The Masculain woman will exert herself to the north.
 She will annoy nearly all of Europe and the rest of the world
 (surely Sarah Palin ?.)

   Meat will be banned by 2031 and we'll all be vegans. Or maybe eating
Soylent Green. And the following year the new Anti Christ is born !
     Islamic terrorism is on the rise and new weapons will be actually secreted inside their bodies-forget body scanners. A waste of money.
         And finally the fear of White Australia will come true in 2037 when Oz and Indonesia go to all out war over who dominates the Indian Ocean.
    And a victory for the UK Independence Party in Britain when England leaves the Eurpean Union in 2064.
        
There are endless climate disasters ahead for us and most of New York disappears in an earthquake in 2083. There are tsunamis , locust plagues wiping out crops worldwide, earthquakes in Europe and a re-emergence of the black plague that wipes out huge amounts of the population throughout the world and Europe.
       But Britain is spared !. Not so fast folks.
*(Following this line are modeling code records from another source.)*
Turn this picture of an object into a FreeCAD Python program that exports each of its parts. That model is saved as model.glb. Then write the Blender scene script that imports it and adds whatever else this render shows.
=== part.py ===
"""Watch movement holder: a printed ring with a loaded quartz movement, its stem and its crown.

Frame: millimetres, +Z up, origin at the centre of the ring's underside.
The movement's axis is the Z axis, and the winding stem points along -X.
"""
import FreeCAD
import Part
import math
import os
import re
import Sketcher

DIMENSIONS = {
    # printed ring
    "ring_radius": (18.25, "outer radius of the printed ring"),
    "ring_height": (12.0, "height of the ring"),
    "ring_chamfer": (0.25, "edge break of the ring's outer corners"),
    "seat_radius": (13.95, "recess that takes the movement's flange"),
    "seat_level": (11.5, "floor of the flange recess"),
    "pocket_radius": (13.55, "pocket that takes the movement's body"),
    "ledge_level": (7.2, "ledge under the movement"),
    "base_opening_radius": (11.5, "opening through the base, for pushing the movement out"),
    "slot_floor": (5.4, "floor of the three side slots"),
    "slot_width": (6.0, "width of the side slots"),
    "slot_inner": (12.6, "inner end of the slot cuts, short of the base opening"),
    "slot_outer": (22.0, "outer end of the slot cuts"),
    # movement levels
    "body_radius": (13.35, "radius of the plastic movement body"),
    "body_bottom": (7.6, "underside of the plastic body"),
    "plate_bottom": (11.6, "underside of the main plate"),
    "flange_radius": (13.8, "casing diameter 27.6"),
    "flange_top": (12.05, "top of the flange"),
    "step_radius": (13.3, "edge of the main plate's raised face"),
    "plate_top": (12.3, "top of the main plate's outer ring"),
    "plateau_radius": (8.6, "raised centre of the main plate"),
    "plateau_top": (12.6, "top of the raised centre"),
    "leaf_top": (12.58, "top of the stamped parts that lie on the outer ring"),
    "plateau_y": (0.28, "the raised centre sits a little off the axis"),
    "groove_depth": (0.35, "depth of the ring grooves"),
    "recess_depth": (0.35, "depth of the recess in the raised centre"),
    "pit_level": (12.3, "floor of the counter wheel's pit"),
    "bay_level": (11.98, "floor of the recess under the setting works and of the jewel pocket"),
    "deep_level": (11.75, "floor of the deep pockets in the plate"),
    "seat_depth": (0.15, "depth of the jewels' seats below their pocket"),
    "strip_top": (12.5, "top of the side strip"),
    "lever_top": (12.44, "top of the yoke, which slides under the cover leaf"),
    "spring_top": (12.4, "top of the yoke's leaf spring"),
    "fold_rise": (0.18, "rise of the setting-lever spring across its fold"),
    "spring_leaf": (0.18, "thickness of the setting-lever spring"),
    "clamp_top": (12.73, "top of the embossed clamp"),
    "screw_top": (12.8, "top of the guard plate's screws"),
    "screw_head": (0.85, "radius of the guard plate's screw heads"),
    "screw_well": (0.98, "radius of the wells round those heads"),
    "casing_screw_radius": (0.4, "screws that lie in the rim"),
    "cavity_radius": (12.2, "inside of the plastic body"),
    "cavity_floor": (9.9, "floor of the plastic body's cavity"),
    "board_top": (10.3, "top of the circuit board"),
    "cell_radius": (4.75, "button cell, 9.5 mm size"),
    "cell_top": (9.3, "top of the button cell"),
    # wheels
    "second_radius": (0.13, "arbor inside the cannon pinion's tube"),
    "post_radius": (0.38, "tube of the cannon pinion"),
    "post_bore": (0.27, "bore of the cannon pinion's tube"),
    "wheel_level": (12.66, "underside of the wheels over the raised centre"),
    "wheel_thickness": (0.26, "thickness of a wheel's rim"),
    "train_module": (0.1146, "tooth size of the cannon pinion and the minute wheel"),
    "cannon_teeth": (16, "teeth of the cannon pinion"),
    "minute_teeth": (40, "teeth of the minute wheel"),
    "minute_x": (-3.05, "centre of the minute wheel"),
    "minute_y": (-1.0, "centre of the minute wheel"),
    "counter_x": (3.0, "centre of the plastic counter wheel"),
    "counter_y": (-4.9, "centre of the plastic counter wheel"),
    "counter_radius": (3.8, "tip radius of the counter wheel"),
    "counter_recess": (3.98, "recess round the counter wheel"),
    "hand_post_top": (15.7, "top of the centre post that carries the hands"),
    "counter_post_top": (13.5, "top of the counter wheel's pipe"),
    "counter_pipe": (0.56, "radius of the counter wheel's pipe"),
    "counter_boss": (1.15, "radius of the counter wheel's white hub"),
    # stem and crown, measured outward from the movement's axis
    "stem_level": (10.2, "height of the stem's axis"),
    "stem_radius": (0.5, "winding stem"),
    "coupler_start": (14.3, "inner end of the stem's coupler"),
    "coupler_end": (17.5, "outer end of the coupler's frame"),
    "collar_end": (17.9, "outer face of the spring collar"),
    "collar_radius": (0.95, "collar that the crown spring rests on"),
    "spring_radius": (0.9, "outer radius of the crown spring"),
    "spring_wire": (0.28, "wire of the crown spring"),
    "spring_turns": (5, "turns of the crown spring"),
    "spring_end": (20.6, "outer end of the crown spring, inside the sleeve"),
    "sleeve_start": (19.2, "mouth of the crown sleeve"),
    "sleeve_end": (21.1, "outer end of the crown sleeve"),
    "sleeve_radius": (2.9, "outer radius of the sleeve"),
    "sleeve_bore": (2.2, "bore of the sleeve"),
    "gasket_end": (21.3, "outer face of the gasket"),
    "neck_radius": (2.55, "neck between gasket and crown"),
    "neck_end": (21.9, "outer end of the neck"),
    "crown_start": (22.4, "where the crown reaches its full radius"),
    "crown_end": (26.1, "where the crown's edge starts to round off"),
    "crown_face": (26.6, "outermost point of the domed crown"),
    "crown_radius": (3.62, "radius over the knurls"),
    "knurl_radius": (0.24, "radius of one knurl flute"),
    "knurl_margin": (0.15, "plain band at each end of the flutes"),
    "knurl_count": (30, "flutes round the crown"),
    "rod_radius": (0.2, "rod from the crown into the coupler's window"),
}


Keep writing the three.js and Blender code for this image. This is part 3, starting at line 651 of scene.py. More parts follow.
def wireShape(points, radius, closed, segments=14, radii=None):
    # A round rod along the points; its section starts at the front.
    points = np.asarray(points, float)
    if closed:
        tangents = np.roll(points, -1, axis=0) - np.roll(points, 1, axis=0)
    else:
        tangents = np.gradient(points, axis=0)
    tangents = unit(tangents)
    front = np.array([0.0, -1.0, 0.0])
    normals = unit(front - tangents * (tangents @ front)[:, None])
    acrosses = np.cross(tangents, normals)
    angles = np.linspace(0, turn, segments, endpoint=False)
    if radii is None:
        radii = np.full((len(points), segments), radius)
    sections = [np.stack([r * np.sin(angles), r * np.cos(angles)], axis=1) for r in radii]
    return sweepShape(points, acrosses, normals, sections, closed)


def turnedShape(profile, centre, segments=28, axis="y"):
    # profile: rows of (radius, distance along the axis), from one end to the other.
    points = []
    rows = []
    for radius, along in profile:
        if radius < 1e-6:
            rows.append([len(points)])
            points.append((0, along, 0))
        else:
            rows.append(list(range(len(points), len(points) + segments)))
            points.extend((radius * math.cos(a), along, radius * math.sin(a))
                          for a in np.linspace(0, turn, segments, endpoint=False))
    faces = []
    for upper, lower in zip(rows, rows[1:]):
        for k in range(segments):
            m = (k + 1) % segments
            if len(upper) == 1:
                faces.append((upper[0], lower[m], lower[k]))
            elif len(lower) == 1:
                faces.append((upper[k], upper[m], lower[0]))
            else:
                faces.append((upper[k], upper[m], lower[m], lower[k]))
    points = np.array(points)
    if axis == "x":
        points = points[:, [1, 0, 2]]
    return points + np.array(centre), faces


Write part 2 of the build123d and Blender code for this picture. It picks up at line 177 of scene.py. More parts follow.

Over populated, the UK suffers from a famine. (remember-the locusts )
            And did I mention the asteroid that hits planet earth in 2069 ? So don't even worry about the global nuclear war that begins in 2070 and lasts for 20 years.
       
The Protestant and Catholic churchs will be kaput by 2070 and Buddhism is the new faith. And maybe Scientology with Tom Cruise as the new Messiah.
 It just gets worse after that so there's no point in being too pessimistic.
     
Basically we're all going to hell in a handbasket. So all in all-nothing much changes for the next ten decades and it's business as usual.!







 Happy New Year and have a great century !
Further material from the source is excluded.